▸ **WHAT IS BEING ASKED**
Reproduce all of the data exactly.
►
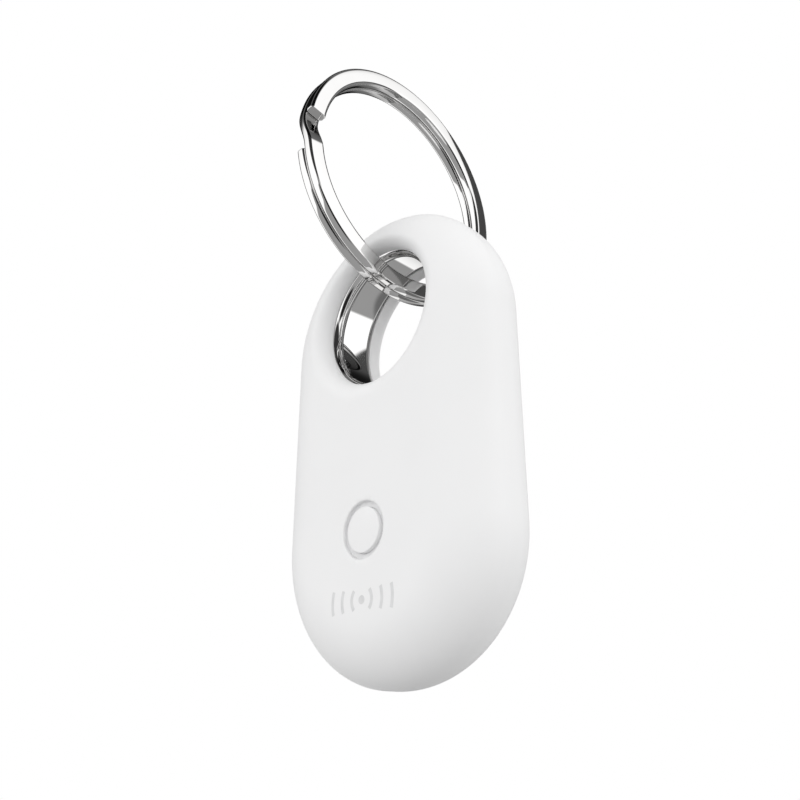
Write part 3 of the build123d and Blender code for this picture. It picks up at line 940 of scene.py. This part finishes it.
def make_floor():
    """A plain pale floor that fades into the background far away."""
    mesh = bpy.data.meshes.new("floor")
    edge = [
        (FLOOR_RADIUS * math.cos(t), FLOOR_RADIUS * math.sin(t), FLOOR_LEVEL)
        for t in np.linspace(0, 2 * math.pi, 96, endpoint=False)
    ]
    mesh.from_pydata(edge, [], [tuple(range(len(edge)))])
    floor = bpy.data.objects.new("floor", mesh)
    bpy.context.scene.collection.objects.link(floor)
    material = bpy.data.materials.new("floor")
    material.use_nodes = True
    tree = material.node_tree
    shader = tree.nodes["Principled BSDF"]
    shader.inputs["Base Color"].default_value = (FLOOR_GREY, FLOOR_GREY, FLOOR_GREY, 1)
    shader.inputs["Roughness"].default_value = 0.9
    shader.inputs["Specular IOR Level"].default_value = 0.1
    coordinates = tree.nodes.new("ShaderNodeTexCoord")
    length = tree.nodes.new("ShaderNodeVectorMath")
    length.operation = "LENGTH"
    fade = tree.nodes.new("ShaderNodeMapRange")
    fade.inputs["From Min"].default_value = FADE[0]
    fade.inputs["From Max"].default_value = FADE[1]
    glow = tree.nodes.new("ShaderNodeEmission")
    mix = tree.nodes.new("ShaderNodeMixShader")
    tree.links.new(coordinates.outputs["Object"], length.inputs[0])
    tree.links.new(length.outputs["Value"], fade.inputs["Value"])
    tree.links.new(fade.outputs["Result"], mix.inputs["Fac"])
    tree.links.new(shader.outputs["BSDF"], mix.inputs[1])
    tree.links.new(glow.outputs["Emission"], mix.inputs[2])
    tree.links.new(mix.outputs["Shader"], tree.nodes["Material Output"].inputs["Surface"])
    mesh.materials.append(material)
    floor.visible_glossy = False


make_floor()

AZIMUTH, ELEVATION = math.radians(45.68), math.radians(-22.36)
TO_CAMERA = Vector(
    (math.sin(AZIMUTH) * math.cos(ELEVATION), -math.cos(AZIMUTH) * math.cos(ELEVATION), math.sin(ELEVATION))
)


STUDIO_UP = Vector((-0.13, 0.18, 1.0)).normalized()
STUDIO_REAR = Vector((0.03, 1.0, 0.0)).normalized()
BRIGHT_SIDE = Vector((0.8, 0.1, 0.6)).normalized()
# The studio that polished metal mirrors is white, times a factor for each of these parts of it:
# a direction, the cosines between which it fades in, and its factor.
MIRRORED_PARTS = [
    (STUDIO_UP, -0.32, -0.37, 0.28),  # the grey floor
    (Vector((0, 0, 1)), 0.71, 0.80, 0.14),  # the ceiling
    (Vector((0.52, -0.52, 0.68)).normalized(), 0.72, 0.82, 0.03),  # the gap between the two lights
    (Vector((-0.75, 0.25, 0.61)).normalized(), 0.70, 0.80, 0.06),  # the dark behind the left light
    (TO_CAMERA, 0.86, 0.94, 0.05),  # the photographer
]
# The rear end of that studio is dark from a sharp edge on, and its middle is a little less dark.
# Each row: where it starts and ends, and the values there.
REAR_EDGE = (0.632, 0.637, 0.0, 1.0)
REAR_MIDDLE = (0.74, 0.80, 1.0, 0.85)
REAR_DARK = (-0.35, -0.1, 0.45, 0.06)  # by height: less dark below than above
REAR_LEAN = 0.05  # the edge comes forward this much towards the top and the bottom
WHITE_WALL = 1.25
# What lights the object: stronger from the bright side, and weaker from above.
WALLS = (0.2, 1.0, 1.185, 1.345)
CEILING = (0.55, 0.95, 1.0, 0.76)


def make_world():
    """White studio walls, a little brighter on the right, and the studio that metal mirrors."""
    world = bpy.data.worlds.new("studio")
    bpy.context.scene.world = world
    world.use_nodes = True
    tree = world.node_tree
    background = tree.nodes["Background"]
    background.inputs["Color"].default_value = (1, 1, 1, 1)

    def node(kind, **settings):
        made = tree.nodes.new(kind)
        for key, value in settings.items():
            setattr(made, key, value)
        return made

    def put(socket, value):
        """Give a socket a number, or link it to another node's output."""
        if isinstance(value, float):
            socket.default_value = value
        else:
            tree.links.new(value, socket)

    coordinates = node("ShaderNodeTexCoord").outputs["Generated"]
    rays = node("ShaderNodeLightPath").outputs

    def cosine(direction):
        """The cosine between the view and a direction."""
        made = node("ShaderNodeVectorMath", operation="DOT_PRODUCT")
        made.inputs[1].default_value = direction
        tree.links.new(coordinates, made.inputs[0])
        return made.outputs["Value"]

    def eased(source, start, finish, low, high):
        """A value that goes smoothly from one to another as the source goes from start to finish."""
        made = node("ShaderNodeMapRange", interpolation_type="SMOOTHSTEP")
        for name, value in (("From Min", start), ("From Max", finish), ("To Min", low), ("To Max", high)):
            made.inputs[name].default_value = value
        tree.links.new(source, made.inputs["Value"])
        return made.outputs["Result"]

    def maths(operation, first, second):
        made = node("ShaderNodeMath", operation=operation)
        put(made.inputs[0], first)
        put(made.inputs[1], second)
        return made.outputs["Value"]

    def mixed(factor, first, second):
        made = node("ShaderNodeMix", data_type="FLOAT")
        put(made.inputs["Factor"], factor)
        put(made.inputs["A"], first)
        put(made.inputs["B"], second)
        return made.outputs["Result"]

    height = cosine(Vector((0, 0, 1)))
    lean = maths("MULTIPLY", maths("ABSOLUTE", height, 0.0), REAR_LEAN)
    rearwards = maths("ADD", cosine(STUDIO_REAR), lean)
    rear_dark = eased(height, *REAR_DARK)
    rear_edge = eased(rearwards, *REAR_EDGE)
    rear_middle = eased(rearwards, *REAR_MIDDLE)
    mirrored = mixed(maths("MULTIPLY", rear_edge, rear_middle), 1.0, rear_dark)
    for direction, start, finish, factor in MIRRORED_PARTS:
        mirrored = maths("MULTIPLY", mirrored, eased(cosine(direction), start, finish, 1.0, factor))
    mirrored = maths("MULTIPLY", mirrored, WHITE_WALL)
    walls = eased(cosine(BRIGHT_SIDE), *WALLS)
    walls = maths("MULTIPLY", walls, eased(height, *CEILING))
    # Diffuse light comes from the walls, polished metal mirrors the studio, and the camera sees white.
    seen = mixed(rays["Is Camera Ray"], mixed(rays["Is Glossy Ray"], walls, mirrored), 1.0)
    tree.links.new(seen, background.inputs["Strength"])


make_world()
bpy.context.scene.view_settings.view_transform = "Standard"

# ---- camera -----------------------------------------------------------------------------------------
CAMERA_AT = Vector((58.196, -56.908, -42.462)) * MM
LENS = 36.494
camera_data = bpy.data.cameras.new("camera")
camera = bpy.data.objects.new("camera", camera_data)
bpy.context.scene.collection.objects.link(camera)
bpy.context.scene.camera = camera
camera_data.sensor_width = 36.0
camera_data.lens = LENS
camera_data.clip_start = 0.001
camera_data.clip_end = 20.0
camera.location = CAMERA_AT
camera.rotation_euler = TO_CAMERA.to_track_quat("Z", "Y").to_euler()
◄
▸ **THE REPLY**
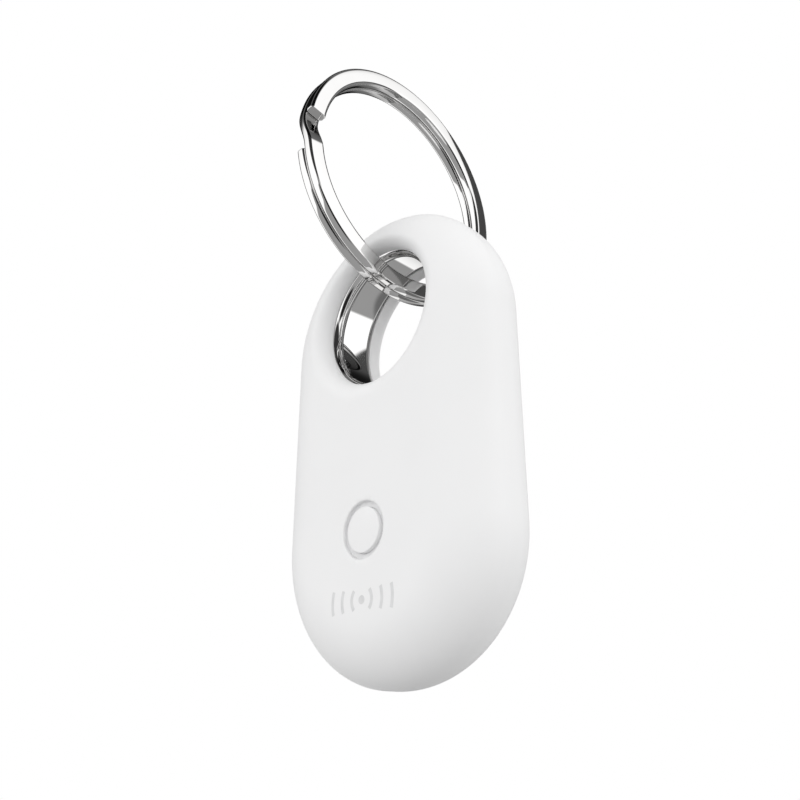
Write part 3 of the build123d and Blender code for this picture. It picks up at line 940 of scene.py. This part finishes it.
def make_floor():
    """A plain pale floor that fades into the background far away."""
    mesh = bpy.data.meshes.new("floor")
    edge = [
        (FLOOR_RADIUS * math.cos(t), FLOOR_RADIUS * math.sin(t), FLOOR_LEVEL)
        for t in np.linspace(0, 2 * math.pi, 96, endpoint=False)
    ]
    mesh.from_pydata(edge, [], [tuple(range(len(edge)))])
    floor = bpy.data.objects.new("floor", mesh)
    bpy.context.scene.collection.objects.link(floor)
    material = bpy.data.materials.new("floor")
    material.use_nodes = True
    tree = material.node_tree
    shader = tree.nodes["Principled BSDF"]
    shader.inputs["Base Color"].default_value = (FLOOR_GREY, FLOOR_GREY, FLOOR_GREY, 1)
    shader.inputs["Roughness"].default_value = 0.9
    shader.inputs["Specular IOR Level"].default_value = 0.1
    coordinates = tree.nodes.new("ShaderNodeTexCoord")
    length = tree.nodes.new("ShaderNodeVectorMath")
    length.operation = "LENGTH"
    fade = tree.nodes.new("ShaderNodeMapRange")
    fade.inputs["From Min"].default_value = FADE[0]
    fade.inputs["From Max"].default_value = FADE[1]
    glow = tree.nodes.new("ShaderNodeEmission")
    mix = tree.nodes.new("ShaderNodeMixShader")
    tree.links.new(coordinates.outputs["Object"], length.inputs[0])
    tree.links.new(length.outputs["Value"], fade.inputs["Value"])
    tree.links.new(fade.outputs["Result"], mix.inputs["Fac"])
    tree.links.new(shader.outputs["BSDF"], mix.inputs[1])
    tree.links.new(glow.outputs["Emission"], mix.inputs[2])
    tree.links.new(mix.outputs["Shader"], tree.nodes["Material Output"].inputs["Surface"])
    mesh.materials.append(material)
    floor.visible_glossy = False


make_floor()

AZIMUTH, ELEVATION = math.radians(45.68), math.radians(-22.36)
TO_CAMERA = Vector(
    (math.sin(AZIMUTH) * math.cos(ELEVATION), -math.cos(AZIMUTH) * math.cos(ELEVATION), math.sin(ELEVATION))
)


STUDIO_UP = Vector((-0.13, 0.18, 1.0)).normalized()
STUDIO_REAR = Vector((0.03, 1.0, 0.0)).normalized()
BRIGHT_SIDE = Vector((0.8, 0.1, 0.6)).normalized()
# The studio that polished metal mirrors is white, times a factor for each of these parts of it:
# a direction, the cosines between which it fades in, and its factor.
MIRRORED_PARTS = [
    (STUDIO_UP, -0.32, -0.37, 0.28),  # the grey floor
    (Vector((0, 0, 1)), 0.71, 0.80, 0.14),  # the ceiling
    (Vector((0.52, -0.52, 0.68)).normalized(), 0.72, 0.82, 0.03),  # the gap between the two lights
    (Vector((-0.75, 0.25, 0.61)).normalized(), 0.70, 0.80, 0.06),  # the dark behind the left light
    (TO_CAMERA, 0.86, 0.94, 0.05),  # the photographer
]
# The rear end of that studio is dark from a sharp edge on, and its middle is a little less dark.
# Each row: where it starts and ends, and the values there.
REAR_EDGE = (0.632, 0.637, 0.0, 1.0)
REAR_MIDDLE = (0.74, 0.80, 1.0, 0.85)
REAR_DARK = (-0.35, -0.1, 0.45, 0.06)  # by height: less dark below than above
REAR_LEAN = 0.05  # the edge comes forward this much towards the top and the bottom
WHITE_WALL = 1.25
# What lights the object: stronger from the bright side, and weaker from above.
WALLS = (0.2, 1.0, 1.185, 1.345)
CEILING = (0.55, 0.95, 1.0, 0.76)


def make_world():
    """White studio walls, a little brighter on the right, and the studio that metal mirrors."""
    world = bpy.data.worlds.new("studio")
    bpy.context.scene.world = world
    world.use_nodes = True
    tree = world.node_tree
    background = tree.nodes["Background"]
    background.inputs["Color"].default_value = (1, 1, 1, 1)

    def node(kind, **settings):
        made = tree.nodes.new(kind)
        for key, value in settings.items():
            setattr(made, key, value)
        return made

    def put(socket, value):
        """Give a socket a number, or link it to another node's output."""
        if isinstance(value, float):
            socket.default_value = value
        else:
            tree.links.new(value, socket)

    coordinates = node("ShaderNodeTexCoord").outputs["Generated"]
    rays = node("ShaderNodeLightPath").outputs

    def cosine(direction):
        """The cosine between the view and a direction."""
        made = node("ShaderNodeVectorMath", operation="DOT_PRODUCT")
        made.inputs[1].default_value = direction
        tree.links.new(coordinates, made.inputs[0])
        return made.outputs["Value"]

    def eased(source, start, finish, low, high):
        """A value that goes smoothly from one to another as the source goes from start to finish."""
        made = node("ShaderNodeMapRange", interpolation_type="SMOOTHSTEP")
        for name, value in (("From Min", start), ("From Max", finish), ("To Min", low), ("To Max", high)):
            made.inputs[name].default_value = value
        tree.links.new(source, made.inputs["Value"])
        return made.outputs["Result"]

    def maths(operation, first, second):
        made = node("ShaderNodeMath", operation=operation)
        put(made.inputs[0], first)
        put(made.inputs[1], second)
        return made.outputs["Value"]

    def mixed(factor, first, second):
        made = node("ShaderNodeMix", data_type="FLOAT")
        put(made.inputs["Factor"], factor)
        put(made.inputs["A"], first)
        put(made.inputs["B"], second)
        return made.outputs["Result"]

    height = cosine(Vector((0, 0, 1)))
    lean = maths("MULTIPLY", maths("ABSOLUTE", height, 0.0), REAR_LEAN)
    rearwards = maths("ADD", cosine(STUDIO_REAR), lean)
    rear_dark = eased(height, *REAR_DARK)
    rear_edge = eased(rearwards, *REAR_EDGE)
    rear_middle = eased(rearwards, *REAR_MIDDLE)
    mirrored = mixed(maths("MULTIPLY", rear_edge, rear_middle), 1.0, rear_dark)
    for direction, start, finish, factor in MIRRORED_PARTS:
        mirrored = maths("MULTIPLY", mirrored, eased(cosine(direction), start, finish, 1.0, factor))
    mirrored = maths("MULTIPLY", mirrored, WHITE_WALL)
    walls = eased(cosine(BRIGHT_SIDE), *WALLS)
    walls = maths("MULTIPLY", walls, eased(height, *CEILING))
    # Diffuse light comes from the walls, polished metal mirrors the studio, and the camera sees white.
    seen = mixed(rays["Is Camera Ray"], mixed(rays["Is Glossy Ray"], walls, mirrored), 1.0)
    tree.links.new(seen, background.inputs["Strength"])


make_world()
bpy.context.scene.view_settings.view_transform = "Standard"

# ---- camera -----------------------------------------------------------------------------------------
CAMERA_AT = Vector((58.196, -56.908, -42.462)) * MM
LENS = 36.494
camera_data = bpy.data.cameras.new("camera")
camera = bpy.data.objects.new("camera", camera_data)
bpy.context.scene.collection.objects.link(camera)
bpy.context.scene.camera = camera
camera_data.sensor_width = 36.0
camera_data.lens = LENS
camera_data.clip_start = 0.001
camera_data.clip_end = 20.0
camera.location = CAMERA_AT
camera.rotation_euler = TO_CAMERA.to_track_quat("Z", "Y").to_euler()